Low-stakes self-checks (ungraded)

These are for your own practice — ungraded, with no submission.

  1. In one sentence each, state what the mean assumes and what the median assumes about a distribution, and say which one is dragged by the two long Standard waits near \(64\) and \(88\) minutes — and why.
  2. For Dataset W, the difference in medians is \(-6\) minutes and the difference in means is \(-7\) minutes. Explain in your own words why the median difference is the one you can defend under right skew, and name one situation where you might still genuinely want the mean difference.
  3. Recite the assumption ladder in order, and for any two adjacent rungs say what the lighter rung relaxes compared with the heavier one.
  4. A classmate writes, “I used a nonparametric test, so my analysis has no assumptions.” Identify what is wrong with the claim and rewrite it as a correct, honest sentence.
  5. For the household response times \(40, 45, 50, 55, 60, 70, 90, 130, 900\) ms, the mean is \(160\) ms and the median is \(60\) ms. Suppose the \(900\) ms value were instead \(9000\) ms. State, without recomputing exactly, what happens to the mean and what happens to the median, and connect each answer to the idea of a breakdown point.

Reading and source pointer

This week is grounded in the instructor notes (the primary course materials) for the motivation of assumption-light methods and the assumption ladder, with the IMS (Çetinkaya-Rundel & Hardin) treatment of the shape of a distribution and when the mean misleads for the vocabulary of skew, center, and spread that lets you place each method on the ladder. These notes are the course’s own synthesis, grounded in but not copied from the sources. No prose, examples, exercises, figures, or solutions are reproduced from any source.
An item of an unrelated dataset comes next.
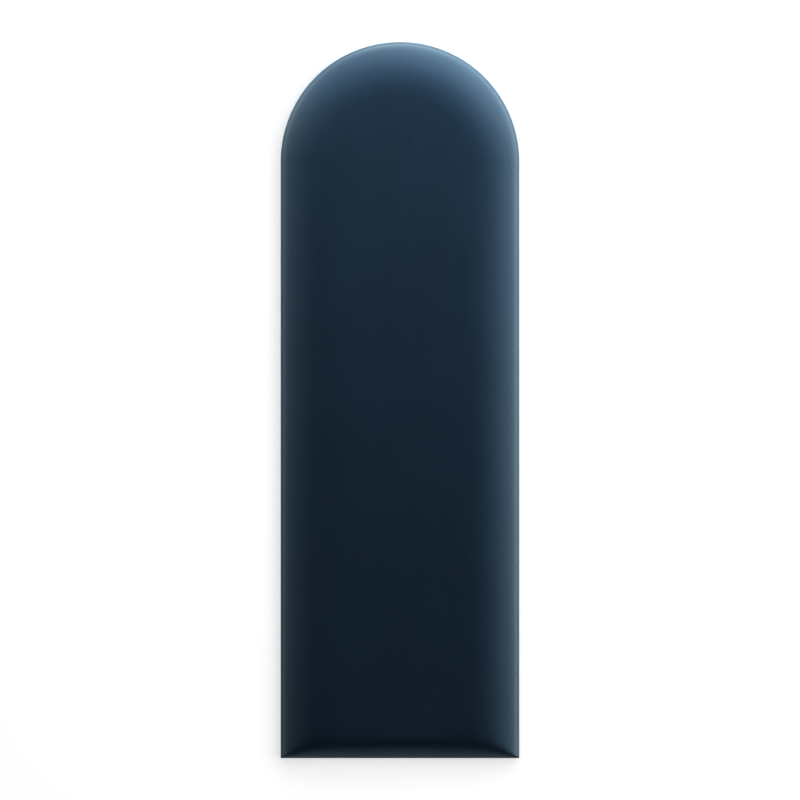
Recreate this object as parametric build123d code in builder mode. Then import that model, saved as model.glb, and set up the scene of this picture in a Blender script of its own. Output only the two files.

Evidence and verification status

verified: false. The method logic and the assumption-ladder framing on this page are course- authored, but every numeric value here is drafted, synthetic, and not independently checked. The load-bearing synthetic numbers are: the Dataset W centers — Standard median \(= 18\) min, mean \(\approx 22\) min, with two long waits near \(64\) and \(88\) min, and Express median \(= 12\) min, mean \(\approx 15\) min — together with the resulting difference in medians \(= -6\) and difference in means \(= -7\) minutes, and the illustrative household response-time transfer (median \(60\) ms, mean \(160\) ms). All example data are synthetic with set.seed(45203). These worked numbers are provisional and not independently verified — treat them as targets to reproduce, not as confirmed reference values.

Public vs. graded

These notes, the examples, and the practice here are public and ungraded — study material only. No graded prompts, answer keys, rubrics, point values, or due dates appear on this site. Graded method checkpoints, weekly quizzes, homework and method reports, resampling and robustness labs, the midterm, the applied robust-methods project, and the final exam live in Blackboard (the LMS), which is authoritative for due dates, submissions, and grades. If this page and Blackboard ever disagree, follow Blackboard.

Looking ahead

Next week we stop treating the empirical distribution as a backdrop and make it the main object. We build the ECDF of the Riverside waits, read quantiles and order statistics off it, and turn the raw values into ranks — the machinery that the median quietly used this week, now made explicit. That is the second rung of the ladder: once you can describe a distribution entirely from the data, without assuming a shape, you have the foundation for the permutation tests, bootstrap, and rank methods that the rest of the course builds.